В Горбачёве, как, впрочем, и во всех людях, жило два человека: один – хороший, честный, порядочный, стремящийся к великой цели, при помощи которой он хотел осчастливить человечество, и другой – тщеславный, суетливый, заносчивый и заблуждающийся во всём человек. И вот этот последний властвовал над первым, готовый ради своего величия пожертвовать всем, чем можно только пожертвовать: народом, родиной, историей, высшими духовными ценностями. Он не давал «первому человеку» не то что продохнуть, а сказать лишнее слово, чтобы тот мог сделать для общества что-то полезное и нужное, то, что так ждали и ждут от него все люди, – честности и порядочности в исполнении своих государственных обязанностей на благо общества и отечества.

Слушая Горбачёва, народ полагал, что вот-вот – и он будет наконец-то свободен от всяких своих страстей, политических догм, тёмных стихий и прочих бед, но это был страшный самообман, что возникал в их сознании и памяти для более привлекательного хода событий. В состоянии заблуждения и приукрашивания фактов они стали лгать сами себе, забыв, что в любой революции не бывает и не может быть свободы, революция всегда враждебна духу свободы. Кроме болезней, несчастий, стихийных бедствий, пожаров и наводнений революция ничего хорошего не несёт.

Но тем не менее сказанные Горбачёвым слова были услышаны народом и приняты за основу. Народ размышлял так: если он хочет, то, значит, и может, а если может, то и должен. Такая бессмыслица – быть лучше, иметь как можно больше – уводила общество от действительности всё дальше и дальше в неизвестность. Но именно эта «неизвестность» и заботила народ. Запад им начинал казаться если не раем, то манной небесной. В это время народ мало понимал, – да и не хотел он понимать, – что во всяком человеческом деле важны всегда два вопроса: что делать и кто делает? Что делать, из уст Горбачёва, народу было понятно: всё перестраивать! Но его совершенно не заботила мысль о том, что в этом деле может быть плохой или неприготовленный «перестраиватель», который может испортить даже самое «лучшее» начинание – перестройку, и что предмет дела и качества делателя неразрывно связаны между собою.
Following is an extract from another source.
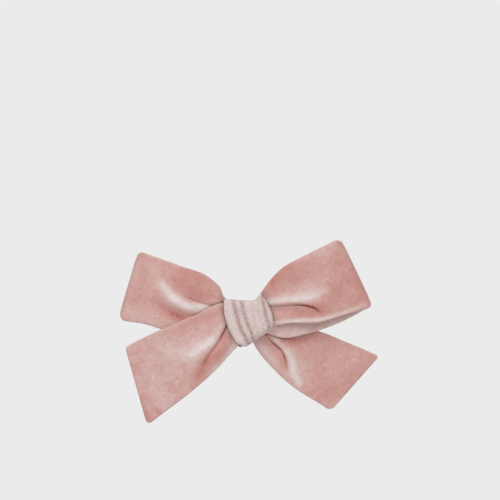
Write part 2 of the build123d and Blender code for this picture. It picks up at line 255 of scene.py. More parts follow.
def velvet(name, stops, patch, grain, pile_scale, pile_height, sheen):
    """Brushed pile: the mesh's attribute, the pile's own tone together with painted highlights and painted
    shade, runs the colour from a deep red where the pile lies flat to a pale where it stands; patches and a
    fine grain move it about, and the pile itself is a small bump."""
    look = Finish(name)
    where = look.place()
    nap_and_painted_light = look.attribute("nap_and_painted_light")
    patches = look.noise(where, scale=90.0, detail=3.0, roughness=0.55, distortion=0.4)
    brushed = look.noise(where, scale=420.0, detail=3.0, roughness=0.6, distortion=0.8)
    fibres = look.noise(where, scale=pile_scale, detail=2.0, roughness=0.6)
    nap_and_light_tone = nap_and_painted_light * NAP_AND_LIGHT_GAIN + 0.5
    rough_pile = (nap_and_light_tone * 1.3 + 0.25).clamped() * grain
    tone = nap_and_light_tone + (patches - 0.5) * patch + (brushed - 0.5) * rough_pile + (fibres - 0.5) * 0.7 * rough_pile
    colour = look.ramp(tone.clamped(), stops)
    pile = look.bump(fibres, strength=0.55, distance=pile_height)
    soft = look.bump(brushed, strength=0.35, distance=pile_height * 2.0, before=pile)
    return look.done(
        Base_Color=colour, Roughness=0.9, Normal=soft, Specular_IOR_Level=0.12,
        Sheen_Weight=sheen, Sheen_Roughness=0.45, Sheen_Tint=(1.0, 0.93, 0.92, 1.0),
    )


# Colour ramps along the tone: the low stops colour the painted shade in creases and grooves, the high ones
# the painted sheen highlights as well as the pile's own pale patches
VELVET_STOPS = [
    (0.0, srgb(112, 64, 56)),
    (0.1, srgb(152, 96, 88)),
    (0.24, srgb(182, 127, 118)),
    (0.5, srgb(195, 156, 149)),
    (0.78, srgb(206, 183, 179)),
    (1.0, srgb(215, 203, 201)),
]
KNOT_STOPS = [
    (0.0, srgb(174, 142, 137)),
    (0.35, srgb(199, 178, 174)),
    (0.65, srgb(211, 198, 195)),
    (1.0, srgb(222, 216, 213)),
]
bow_velvet = velvet(
    "dusty_pink_velvet", VELVET_STOPS,
    patch=0.30, grain=0.50, pile_scale=1500.0, pile_height=0.12 * MM, sheen=0.25,
)
NUB_SCALE = 980.0  # nubs per metre, so about one in each millimetre


def knot_cloth():
    """Velour of the knot band, paler than the bow: the mesh's painted light and shade, nubs from a cell
    pattern, fine grain and patches.
    """
    look = Finish("knot_velour")
    where = look.place()
    nap_and_painted_light = look.attribute("nap_and_painted_light")
    cells = {"Vector": where, "Scale": NUB_SCALE, "Randomness": 0.9}
    nubs = look.add("ShaderNodeTexVoronoi", {"feature": "F1"}, cells)
    fine = look.noise(where, scale=1300.0, detail=2.0, roughness=0.6)
    patches = look.noise(where, scale=240.0, detail=3.0, roughness=0.6)
    tone = nap_and_painted_light * 0.5 + 0.36 + (0.45 - nubs) * 0.4 + (fine - 0.5) * 0.6 + (patches - 0.5) * 0.3
    colour = look.ramp(tone.clamped(), KNOT_STOPS)
    height = (1.0 - nubs) * 0.8 + fine * 0.5
    relief_normal = look.bump(height, strength=0.8, distance=0.35 * MM)
    return look.done(
        Base_Color=colour, Roughness=0.92, Normal=relief_normal, Specular_IOR_Level=0.1,
        Sheen_Weight=0.25, Sheen_Roughness=0.5, Sheen_Tint=(1.0, 0.95, 0.94, 1.0),
    )


knot_velour = knot_cloth()


def metal(name, dark, light, rough_low, rough_high, streak):
    """Plated sheet metal: rolling streaks along the strip, faint cloudiness and handling marks."""
    look = Finish(name)
    where = look.place()
    stretched = look.add("ShaderNodeMapping", {}, {"Vector": where, "Scale": (30.0, 900.0, 900.0)})
    streaks = look.noise(stretched, scale=1.0, detail=4.0, roughness=0.65)
    clouds = look.noise(where, scale=160.0, detail=3.0, roughness=0.5)
    scuffs = look.noise(where, scale=700.0, detail=4.0, roughness=0.7, distortion=1.5)
    colour = look.mix((streaks * 0.6 + clouds * 0.4).clamped(), dark, light)
    rough = rough_low + (streaks * 0.5 + clouds * 0.3 + scuffs * 0.2) * (rough_high - rough_low)
    return look.done(
        Base_Color=colour, Metallic=1.0, Roughness=rough,
        Normal=look.bump(streaks + scuffs * 0.4, strength=streak, distance=0.03 * MM),
    )


nickel = metal(
    "nickel_plate", dark=srgb(190, 187, 182), light=srgb(226, 224, 220),
    rough_low=0.16, rough_high=0.36, streak=0.25,
)
spring_steel = metal(
    "spring_steel", dark=srgb(160, 160, 162), light=srgb(205, 205, 206),
    rough_low=0.24, rough_high=0.46, streak=0.4,
)


def glue_finish():
    """Dried glue: cloudy cream with soft lumps."""
    look = Finish("dried_glue")
    where = look.place()
    cloud = look.noise(where, scale=300.0, detail=3.0, roughness=0.5)
    lumps = look.noise(where, scale=900.0, detail=2.0, roughness=0.5)
    colour = look.ramp(cloud, [(0.2, srgb(222, 212, 192)), (0.8, srgb(238, 232, 218))])
    lumpy = look.bump(lumps, strength=0.5, distance=0.2 * MM)
    return look.done(Base_Color=colour, Roughness=0.32 + lumps * 0.2, Normal=lumpy)


def thread_finish():
    """Sewing thread: slanting bands of two pinks stand for its twist, the darker ones painted shade between
    its strands.
    """
    look = Finish("sewing_thread")
    where = look.place()
    bands = {"wave_type": "BANDS", "bands_direction": "DIAGONAL"}
    wave = look.add("ShaderNodeTexWave", bands, {"Vector": where, "Scale": 900.0, "Distortion": 1.0})
    colour = look.mix(wave, srgb(176, 118, 111), srgb(208, 160, 154))
    twisted = look.bump(wave, strength=0.7, distance=0.1 * MM)
    return look.done(Base_Color=colour, Roughness=0.7, Normal=twisted)


# ---------------------------------------------------------------- curves and grids
LINE_POINTS = 90  # a smooth line is cut into this many points before distances to it are taken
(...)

Любое разделение этих двух важных составляющих обязательно приведёт к катастрофе.

Не обладая профессиональными навыками в «судовождении», не зная элементарных правил морской навигации, Горбачёв, как капитан стоящего на рейде корабля под именем «Перестройка», даёт своей команде (по сути, случайным людям) отмашку на поднятие якорей, чтобы затем закрепить их по-по-ходному винтовым стопором с готовностью выйти на судовой ход в мировой океан в поисках райских берегов, не совсем понимая всех трудностей, что могут ждать впереди. Такая невежественная ограниченность порождала в нём лишь дерзкую отвагу и ничего более, поскольку он знал: если что не так, его обязательно спасут западные покровители. А что касается «команды»… и её спасения, то это уже дело рук самих утопающих.

Руководители западных стран всячески приветствовали такой отважный «поход» «Горби» (так его называли на Западе), умело расставив по всему курсу «горе-путешественников» подводные мины.

Особенно они приветствовали те инициативы, что были направлены на развитие демократии, рыночных отношений и сокращения ядерного оружия. За этим всем Горбачёв не постоял, подписав с Президентом США Рональдом Рейганом Договор о ликвидации ракет средней и малой дальности между СССР и США 8 декабря 1987 года в ходе советско-американской встречи на высшем уровне в Вашингтоне, вступивший в силу 1 июня 1988 года. После подписания договора Рональд Рейган вспоминал: «Когда я шёл на встречу с советским генсеком, то ожидал увидеть одетого в большевистское пальто и каракулевую пилотку руководителя. Но меня представили одетому в модный французский костюм господину с часами Rado Manhatten. Взглянув на них, я подумал: “Да, с этим человеком можно вести дело. Он продаст нам всё. Это как раз тот человек, через политическую линию которого мы начнём приручать дикого медведя, кормя его с руки, но так, чтобы он оставался немощным и голодным”».